Ein weiteres Szenario ist die Zusammenarbeit zwischen Mensch und KI. Viele kreative Prozesse sind heute hybride Prozesse, bei denen der Mensch Ideen vorgibt und die KI diese umsetzt oder erweitert. In solchen Fällen argumentieren Juristen, dass der Mensch als Miturheber gelten kann, da er die schöpferische Entscheidung maßgeblich beeinflusst hat.

Internationale Unterschiede

Die Rechtslage unterscheidet sich international erheblich. In den Vereinigten Staaten beispielsweise wird das Urheberrecht derzeit nur Menschen zugestanden. Das US Copyright Office hat mehrfach klargestellt, dass Werke, die ausschließlich von Maschinen erzeugt werden, keinen Urheberrechtsschutz genießen.

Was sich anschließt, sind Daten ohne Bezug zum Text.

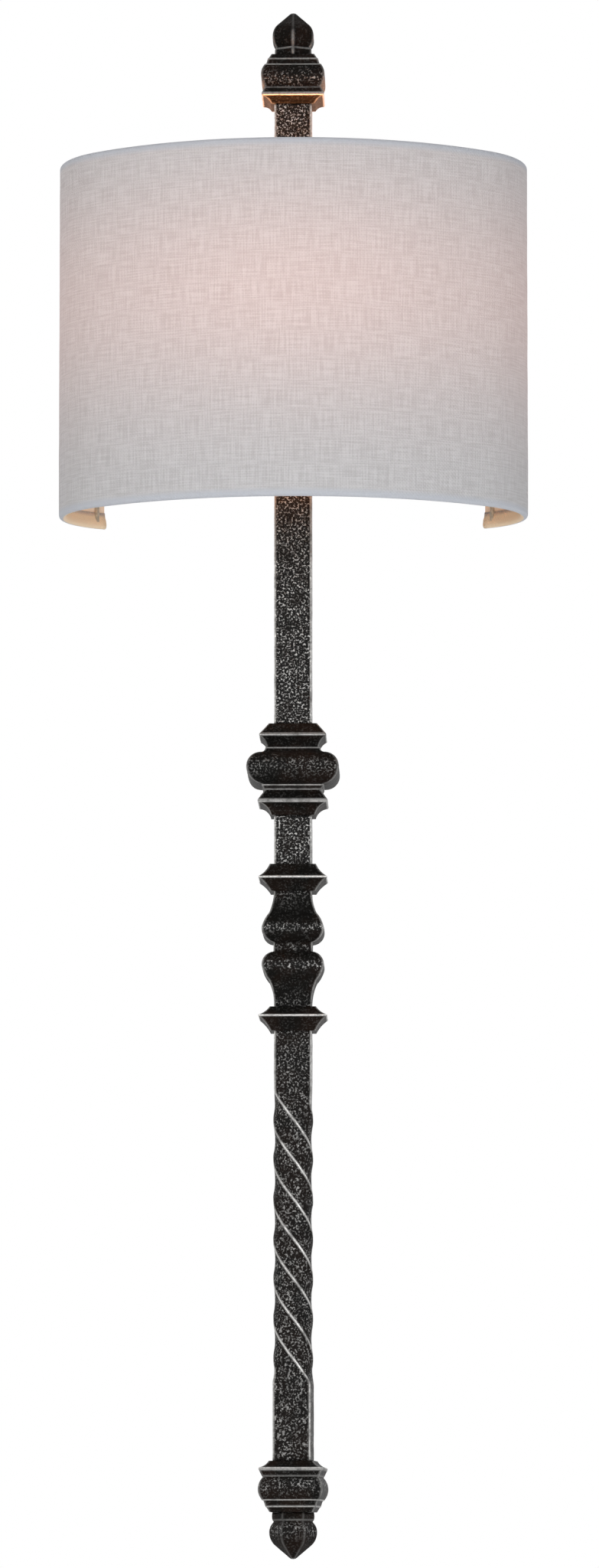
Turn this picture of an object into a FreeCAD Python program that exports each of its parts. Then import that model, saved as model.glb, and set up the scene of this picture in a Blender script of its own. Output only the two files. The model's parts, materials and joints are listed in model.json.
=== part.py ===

In Großbritannien und Australien gibt es hingegen Regelungen, die eine urheberrechtliche Schutzfähigkeit von Werken zulassen, die von Computern geschaffen wurden, wobei der „Schöpfer“ derjenige ist, der das Computerprogramm oder die Maschine betrieben hat. Diese Unterschiede zeigen, dass es kein einheitliches Bild gibt und dass die rechtliche Bewertung stark vom jeweiligen Land abhängt.

Herausforderungen und Debatten

Die zunehmende Fähigkeit von KI, kreative Arbeiten zu produzieren, wirft viele ethische und rechtliche Fragen auf. Zum einen stellt sich die Frage der Anerkennung: Sollte ein Mensch als Urheber auftreten, wenn die KI den größten Teil der kreativen Arbeit geleistet hat? Zum anderen gibt es wirtschaftliche Fragen: Wer darf die KI-Werke verkaufen und von den Einnahmen profitieren?

Zudem entstehen Probleme für Künstler, deren Werke von KI-Systemen imitiert oder analysiert werden, um neue Werke zu erzeugen. Dies wirft die Frage auf, ob bestehende Urheberrechte ausreichend geschützt werden oder ob neue Regelungen notwendig sind.

Zukunftsperspektiven

Die Diskussion um KI und Urheberrecht wird in den kommenden Jahren weiter an Bedeutung gewinnen. Experten erwarten, dass die Gesetzgebung angepasst werden muss, um den technologischen Entwicklungen gerecht zu werden. Denkbar sind hybride Modelle, bei denen KI als Werkzeug anerkannt wird, aber der Mensch als kreativer Hauptakteur gilt. Alternativ könnten neue Rechte eingeführt werden, die speziell auf maschinell erzeugte Werke zugeschnitten sind.

Unabhängig von der rechtlichen Lösung wird klar, dass KI die Kreativbranche nachhaltig verändert. Künstler, Juristen und Gesellschaft müssen gemeinsam überlegen, wie der Schutz geistiger Werke in einer zunehmend automatisierten Welt gewährleistet werden kann.

Fazit

Künstliche Intelligenz eröffnet völlig neue Möglichkeiten in der Kunst, stellt aber gleichzeitig das traditionelle Urheberrecht in Frage. Während der Mensch nach wie vor als zentraler Urheber gilt, sind die Grenzen zwischen menschlicher und maschineller Kreativität zunehmend verschwommen. Die rechtliche Einordnung von KI-generierten Werken ist komplex und variiert international. Klar ist, dass künftige Regelungen sowohl den Schutz menschlicher Kreativität als auch die Chancen und Herausforderungen der künstlichen Intelligenz berücksichtigen müssen.

Die Debatte über KI und Urheberrecht ist ein spannendes Beispiel dafür, wie Technologie bestehende rechtliche und kulturelle Konzepte infrage stellt und uns zwingt, neue Antworten zu finden.